Bellmead resident Ruby Barber was born in Guys, Tenn., to sharecroppers who never signed a birth certificate, and now the 92-year-old is struggling to prove her citizenship so she can vote in the upcoming gubernatorial election.

“I’m sure (my birth) was never reported because I was born in a farmhouse with a coal oil lamp,” Barber said. “Didn’t have a doctor, just a neighbor woman come in and deliver me.”

Barber visited the Texas Department of Public Safety office last week to request an election identification certificate, but was refused one because she doesn’t have a birth certificate.

The state’s voter identification law, enacted in June 2013, requires all voters to show one of six forms of valid photo ID in order for their ballot to be counted.

The U.S. Department of Justice has joined other parties in a federal lawsuit asking the court to overturn the voter ID law, saying the law would affect minority voters disproportionately.
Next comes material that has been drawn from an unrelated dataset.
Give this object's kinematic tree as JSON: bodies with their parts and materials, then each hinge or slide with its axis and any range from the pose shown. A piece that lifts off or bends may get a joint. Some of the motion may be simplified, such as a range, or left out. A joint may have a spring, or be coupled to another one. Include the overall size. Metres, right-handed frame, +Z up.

Voters who don’t have a valid ID, such as a driver’s license or Texas concealed handgun license, may apply for an election identification certificate — or EIC — to vote.
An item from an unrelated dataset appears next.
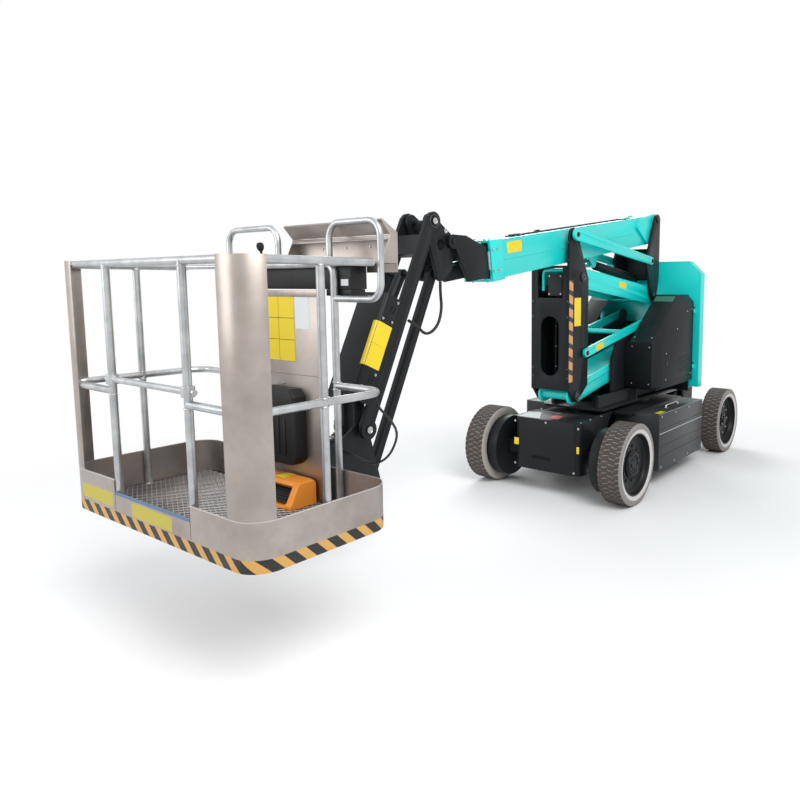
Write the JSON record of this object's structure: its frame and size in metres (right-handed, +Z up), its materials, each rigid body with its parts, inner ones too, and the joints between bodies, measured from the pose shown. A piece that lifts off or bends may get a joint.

Those applying for an EIC must show a birth certificate or naturalization papers to prove their citizenship. Even the Texas identification card, which qualifies as valid photo ID to vote, requires her to provide a birth certificate and marriage license because her name changed when she married.

Barber has outlived all of her documents.

Barber’s marriage license burned in a house fire in 1992 and she let her driver’s license expire four years ago.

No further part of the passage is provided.